Background music is a must and will set the tone of your soirée, so a few days before the party, create a playlist and have it playing when people arrive. During dinner, go around the table and ask everyone to say what they're thankful for and encourage them to tell fun family stories. After the meal, crank things back up again with a game if Jenga, Scattergories, What Do You Meme?, Twister, or – depending on the weather – take it outside for a game of cornhole. And speaking of outdoors, everyone loves a good fire-pit! Roast marshmallows fireside or simply enjoy the warmth of everyone's company. The sky's the limit!
The casual vibe of a potluck means the organizer can ask everybody to pitch in to help clean. Group cleaning will also battle the post-turkey crash and is a great way to make room on the table for dessert. Return to the table for dessert or have guests bring their goodies outside to enjoy by the fire. Be sure and remind everyone to grab the dishes and utensils they brought to the party.

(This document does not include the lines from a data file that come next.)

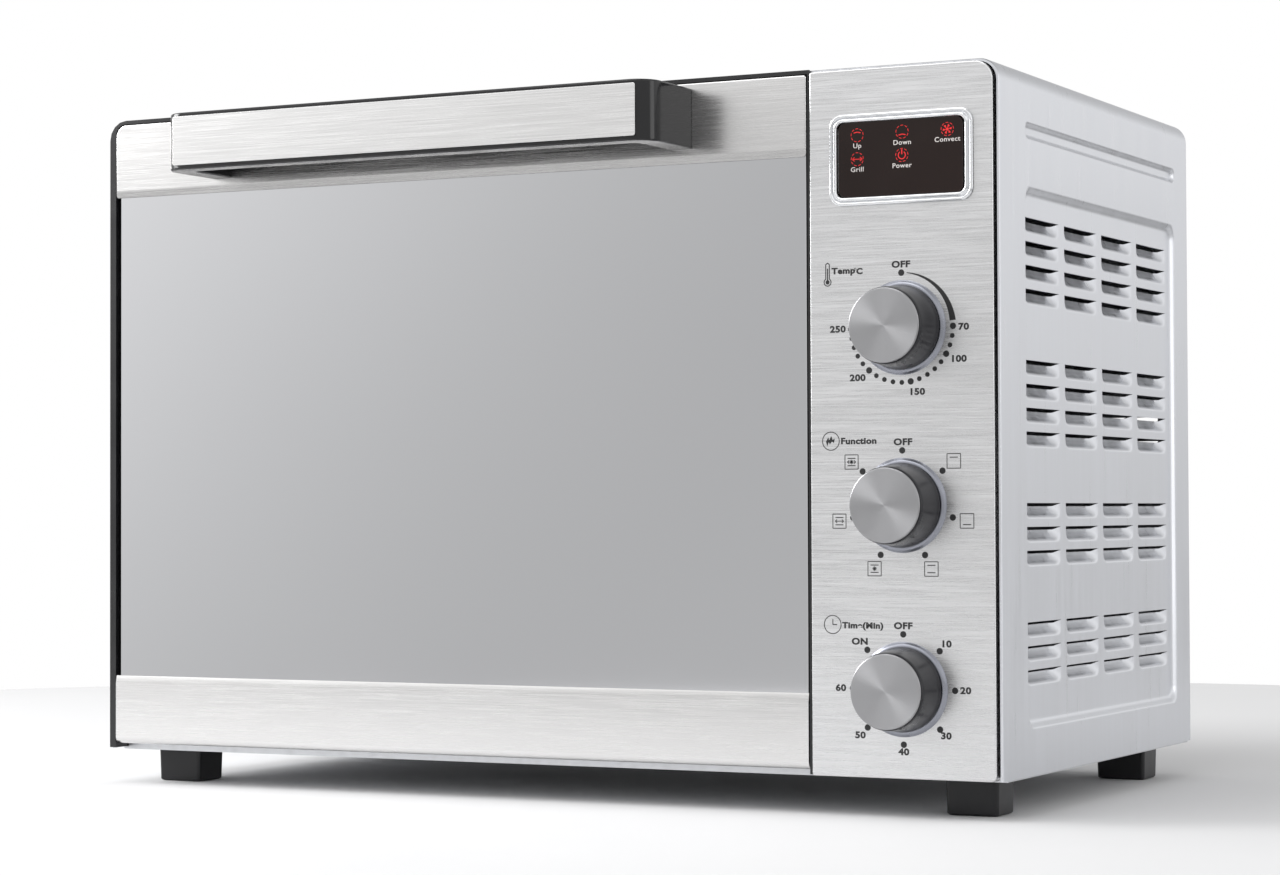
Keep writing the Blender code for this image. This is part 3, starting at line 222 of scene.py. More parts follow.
def mirror_glass(name):
    """Silvered glass with faint waviness."""
    look = Look(name, (0.70, 0.704, 0.722), 0.05, 1.0)
    look.vary_roughness(look.noise(6, 2.0), 0.012)
    look.vary_colour(look.noise(3, 1.0), 0.985, 1.01)
    look.add_bump(look.noise(5, 1.0), 0.02, 0.0008)
    return look.material


STEEL = (0.735, 0.735, 0.742)
M = {
    "wrapper": brushed("wrapper_steel", (0.70, 0.712, 0.745), 0.34, (420, 420, 16), (0.965, 1.03), 0.14),
    "panel": brushed("panel_steel", STEEL, 0.29, (55, 600, 4200), (0.93, 1.05), 0.12),
    "trim": brushed("trim_steel", (0.765, 0.758, 0.755), 0.24, (40, 900, 5200), (0.965, 1.025), 0.07),
    "plate": brushed("plate_steel", (0.775, 0.77, 0.767), 0.24, (36, 900, 4600), (0.965, 1.025), 0.07),
    # ring: the panel's raised ring round each knob, set a dark bluish grey well below the panel steel, as
    # painted shade round the knob
    "ring": smooth_metal("ring_painted_shade", (0.30, 0.31, 0.35), 0.30),
    # frame: near black; the thin rim of the front frame seen round the door is painted shade of the gap round
    # the door
    "frame": moulded("frame_black", (0.012, 0.012, 0.013), 0.24),
    "door_frame": moulded("door_frame_black", (0.018, 0.018, 0.02), 0.42),
    "cavity": moulded("cavity_enamel", (0.17, 0.17, 0.18), 0.34, 900.0, 0.10, Metallic=0.6),
    "mirror": mirror_glass("door_mirror"),
    "gloss": moulded("handle_black", (0.009, 0.009, 0.010), 0.13, 1500.0, 0.03),
    "knob": moulded("knob_black", (0.012, 0.012, 0.015), 0.30, 3000.0, 0.10, Specular_IOR_Level=0.38),
    "cap": spun("knob_cap_metal", (0.37, 0.37, 0.38), 0.36),
    "chrome": smooth_metal("bezel_chrome", (0.80, 0.81, 0.83), 0.12),
    "window": moulded("window_dark", (0.0115, 0.0048, 0.0036), 0.12, 200.0, 0.01, Specular_IOR_Level=0.36),
    "board": moulded("board_green", (0.02, 0.15, 0.06), 0.45),
    "foot": moulded("foot_black", (0.005, 0.005, 0.0065), 0.36, 2200.0, 0.16, Specular_IOR_Level=0.4),
    "zinc": galvanised("zinc_steel", (0.62, 0.63, 0.65), 0.36),
    "bolt": smooth_metal("bolt_steel", (0.66, 0.66, 0.66), 0.26),
    "element": smooth_metal("element_steel", (0.26, 0.25, 0.24), 0.42, 0.2),
    "unit": moulded("unit_black", (0.05, 0.05, 0.055), 0.55),
    "copper": smooth_metal("bulb_copper", (0.72, 0.40, 0.24), 0.30),
    "rack": smooth_metal("rack_chrome", (0.78, 0.78, 0.79), 0.14),
    "tray": moulded("tray_enamel", (0.014, 0.014, 0.017), 0.28, 500.0, 0.12),
    "crumb": brushed("crumb_aluminium", (0.70, 0.70, 0.71), 0.36, (20, 600, 600)),
    "ink": moulded("print_black", (0.006, 0.006, 0.007), 0.45),
    "red": moulded("print_red", (0.62, 0.012, 0.014), 0.35, Emission_Color=(0.8, 0.01, 0.012, 1),
                   Emission_Strength=0.25),
    "white": moulded("print_white", (0.70, 0.66, 0.64), 0.45),
}


# ---- shape helpers -------------------------------------------------------------------------------
def point(axis, first, second, run):
    place = [0.0, 0.0, 0.0]
    for index, value in zip(AXES[axis], (first, second, run)):
        place[index] = value
    return place


def bridge(bm, a, b):
    count = max(len(a), len(b))
    for i in range(count):
        j = (i + 1) % count
        quad = [a[i % len(a)], a[j % len(a)], b[j % len(b)], b[i % len(b)]]
        bm.faces.new(list(dict.fromkeys(quad)))


def add_loops(bm, axis, loops, closed=False):
    """Joins outlines of equal length, each with its own place along the run axis."""
    rings = [[bm.verts.new(point(axis, u, v, run)) for u, v in line] for line, run in loops]
    for a, b in zip(rings, rings[1:]):
        bridge(bm, a, b)
    if closed:
        bridge(bm, rings[-1], rings[0])
    else:
        bm.faces.new(rings[0])
        bm.faces.new(rings[-1])


def signed_area(outline):
    return sum(a[0] * b[1] - b[0] * a[1] for a, b in zip(outline, outline[1:] + outline[:1])) / 2


def inset(outline, amount):
    """The outline moved inwards by an amount, corner by corner."""
    sign = 1 if signed_area(outline) > 0 else -1
    made = []
    count = len(outline)
    for i in range(count):
        (ax, ay), (bx, by), (cx, cy) = outline[i - 1], outline[i], outline[(i + 1) % count]
        one, two = hypot(bx - ax, by - ay), hypot(cx - bx, cy - by)
        n1 = (-(by - ay) / one * sign, (bx - ax) / one * sign)
        n2 = (-(cy - by) / two * sign, (cx - bx) / two * sign)
        both = 1 + n1[0] * n2[0] + n1[1] * n2[1]
        made.append((bx + (n1[0] + n2[0]) / both * amount, by + (n1[1] + n2[1]) / both * amount))
    return made


def add_soft(bm, outline, axis, low, high, soft=0.0005, steps=3):
    """A prism whose edges are rounded at both ends."""
    loops = []
    for i in range(steps + 1):
        turn = radians(90 * i / steps)
        loops.append((inset(outline, soft * (1 - sin(turn))), low + soft * (1 - cos(turn))))
    for i in range(steps, -1, -1):
        turn = radians(90 * i / steps)
        loops.append((inset(outline, soft * (1 - sin(turn))), high - soft * (1 - cos(turn))))
    add_loops(bm, axis, loops)


def add_turned(bm, profile, axis, centre, steps):
    """Turns a profile of radius and run about an axis."""
    loops = []
    for radius, run in profile:
        if radius == 0:
            loops.append([bm.verts.new(point(axis, centre[0], centre[1], run))])
            continue
        loops.append([bm.verts.new(point(axis, centre[0] + radius * cos(2 * pi * i / steps),
                                         centre[1] + radius * sin(2 * pi * i / steps), run))
                      for i in range(steps)])
    for a, b in zip(loops, loops[1:]):
        bridge(bm, a, b)


def rounded(u0, u1, v0, v1, radii, steps=8):
    """A rectangle with a radius at each corner, anticlockwise from the lower left."""
    corners = ((u0, v0, 1, 1, 180), (u1, v0, -1, 1, 270), (u1, v1, -1, -1, 0), (u0, v1, 1, -1, 90))
    outline = []
    for (u, v, right, up, start), radius in zip(corners, radii):
        for i in range(steps + 1):
            turn = radians(start + 90 * i / steps)
            outline.append((u + right * radius + radius * cos(turn),
                            v + up * radius + radius * sin(turn)))
    return outline


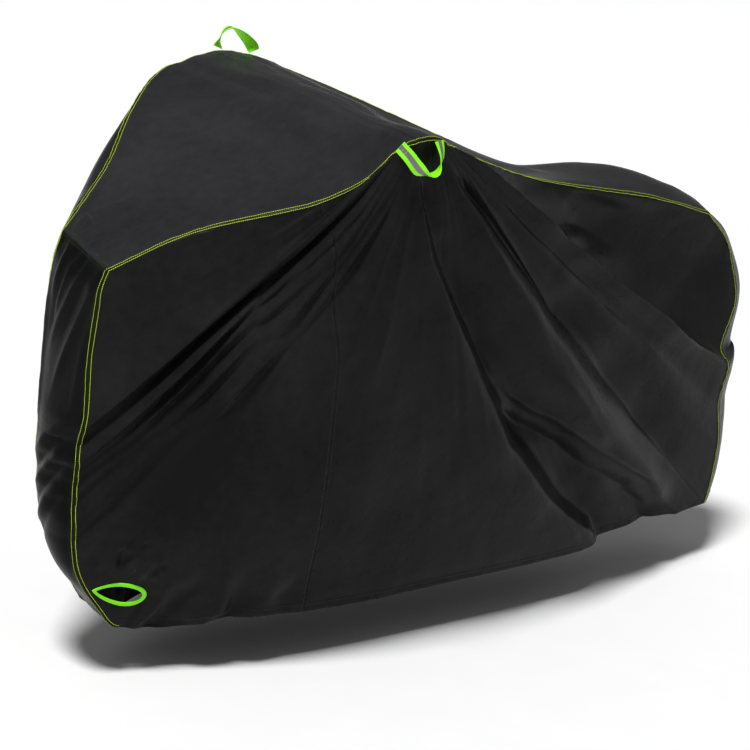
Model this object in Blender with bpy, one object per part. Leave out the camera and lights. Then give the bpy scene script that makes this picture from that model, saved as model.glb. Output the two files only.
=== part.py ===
"""Bicycle cover: a fitted cover of coated woven cloth, hollow, in the shape in which it is worn.

Frame: +X runs from the cover's front to its back, -Y is its left side and +Z is up. The origin lies on
the underside of the top, halfway along the ridge between the two shoulders, where the cover hangs.
The tables are in millimetres: x from the origin, y outwards from the middle, z above the floor.
Each side is a fan of ribs. A rib runs from the top seam down to its foot on the front seam, the hem or
the back seam, and the folds run down the fan. Share 0 of a rib is its top and share 1 its foot."""

import bpy
import bmesh
import numpy as np
from mathutils import Vector
from mathutils.bvhtree import BVHTree

MM = 0.001
TOP_BLACK = (0.026, 0.026, 0.030)
FRONT_BLACK = (0.016, 0.017, 0.017)
SIDE_BLACK = (0.014, 0.015, 0.014)
NEON_GREEN = (0.20, 0.80, 0.02)
CLOTH_ROUGHNESS = 0.42
CLOTH_SHEEN = 0.10
WEBBING_ROUGHNESS = 0.65

# Driving dimensions, in metres unless a name says otherwise
RIDGE_HEIGHT = 1.1080            # underside of the top at the middle of the ridge, above the floor
CLOTH = 0.0020                   # thickness of the draped cloth, with its coating
HEM = 0.0036                     # thickness of the turned hem
HEM_SHARE = 0.972                # share of a rib at which the hem begins
SEAM_GAP = 0.0003                # between two sewn pieces
MITRE_LIMIT = 0.2                # seams flatter than this share of a right angle get a plain edge
CLOTH_CREASE = 0.7               # angles in radians from which an edge is shaded sharp
BAND_CREASE = 0.6
SIDE_ROWS = 12                   # rows of faces from the top seam to the hem's upper edge
STRIP_COLUMNS = 6                # faces across the top and the front strip
JOIN_TOP = (-0.225, 0.985)       # x and height of the upright seam between a side's two pieces
JOIN_FOOT = (-0.048, 0.115)
WEBBING = (0.025, 0.0020)        # width and thickness of a loop's webbing
EYELET = (0.112, 0.054)          # length and height of an eyelet over its binding
EYELET_BINDING = (0.009, 0.0030) # width and thickness of that binding
EYELET_STEPS = 28
EYELET_FULLNESS = (1.15, 0.6)    # how wide it swells, and how soon behind its point
EYELET_MIDDLE = {"left": (-0.441, 0.184), "right": (-0.410, 0.190)}   # x and height
EYELET_LEAN = 6.0                # degrees that its round end is tipped down
EYELET_REACH = 0.05              # how far from an eyelet's plane its cloth may lie
INSIDE = (0.10, 0.0, -0.50)      # a place that the top and the front strip face away from
SPREAD = 0.065                   # distance between ribs from which their folds stand out in full
OUT_REACH = 0.65                 # ribs to each side of a point that set the way its folds stand out
BLOCK = 3.0                      # half the size of the blocks that part a side at its join

# The ribs of a side: steps to the next rib, top point, foot point, and how far the rib bows out and sags
FRONT_HEM_RIB = 8
BACK_HEM_RIB = 17
LEFT_RIBS = (
    # name                steps  top x  y    z     foot x  y    z   bow sag
    ("front corner",        2,  -544, 100,  824,  -544, 100,  824,   0,  0),
    ("brow",                3,  -410, 170,  904,  -559, 100,  772,   4,  0),
    ("temple",              4,  -215, 285,  977,  -559,  90,  667,   8,  0),
    ("upper cheek",         6,  -150, 332, 1029,  -553,  85,  551,  10,  2),
    ("front fold",          6,  -133, 366, 1076,  -559,  80,  484,   6,  4),
    ("second fold",         5,  -127, 374, 1087,  -555,  75,  385,   6,  4),
    ("lower cheek",         3,  -123, 379, 1092,  -534,  65,  251,  12,  4),
    ("chin",                2,  -115, 385, 1101,  -474,  60,  155,  16,  2),
    ("front hem",           2,  -110, 387, 1103,  -422,  60,  106,  20,  0),
    ("hem gathers",         2,  -102, 388, 1105,  -334,  85,   98,  24,  0),
    ("hem, front",          2,   -97, 390, 1108,  -200, 135,  116,  22,  0),
    ("join",                2,   -88, 390, 1109,   -42, 155,  109,  20,  0),
    ("hem, middle",         4,   -78, 390, 1110,   135, 160,  107,  20,  0),
    ("hem, behind middle",  5,   -69, 390, 1110,   396, 160,  112,  20,  0),
    ("hem, rear",           5,   -55, 388, 1108,   645, 150,  114,  18,  6),
    ("pouch",               4,   -45, 386, 1106,   863, 120,  119,  14, 12),
    ("hem tuck",            3,   -36, 384, 1103,  1073,  90,  137,  10, 16),
    ("back hem",            3,   -27, 380, 1098,  1189,  75,  135,   8, 18),
    ("back, low",           2,   -17, 378, 1093,  1209,  75,  265,   6, 16),
    ("back, middle",        5,    -9, 375, 1090,  1192,  77,  372,   4, 12),
    ("main ridge",          5,     4, 370, 1084,  1190,  88,  463,   4,  8),
    ("behind the ridge",    4,   133, 310, 1041,  1190,  72,  505,   0,  6),
    ("hump, front",         2,   437, 170,  954,  1206,  75,  604,   0,  0),
    ("hump, middle",        2,   627, 155,  921,  1170,  75,  700,   0,  0),
    ("hump, rear",          2,   802, 135,  890,  1130,  80,  760,   0,  0),
    ("back corner",         0,  1030, 104,  832,  1030, 104,  832,   0,  0),
)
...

Thanksgiving leftovers make amazing parting gifts, plus giving away food eliminates potential waste and spares you from playing fridge-Jenga for the next week. Encourage your friends to bring their own containers, but in case someone forgets, stock up on extras. Opt for eco-friendly paper containers and set up a food-packing station so your friends can easily take what they want.
As with any good potluck, the meal is about sharing everyone's favorite dishes, coming together as a group of friends, and making memories. And with a little planning, Friendsgiving can be stress-free and full of fun, especially when everyone's included on the cooking and cleaning. So, start planning yours now and remember to have FUN!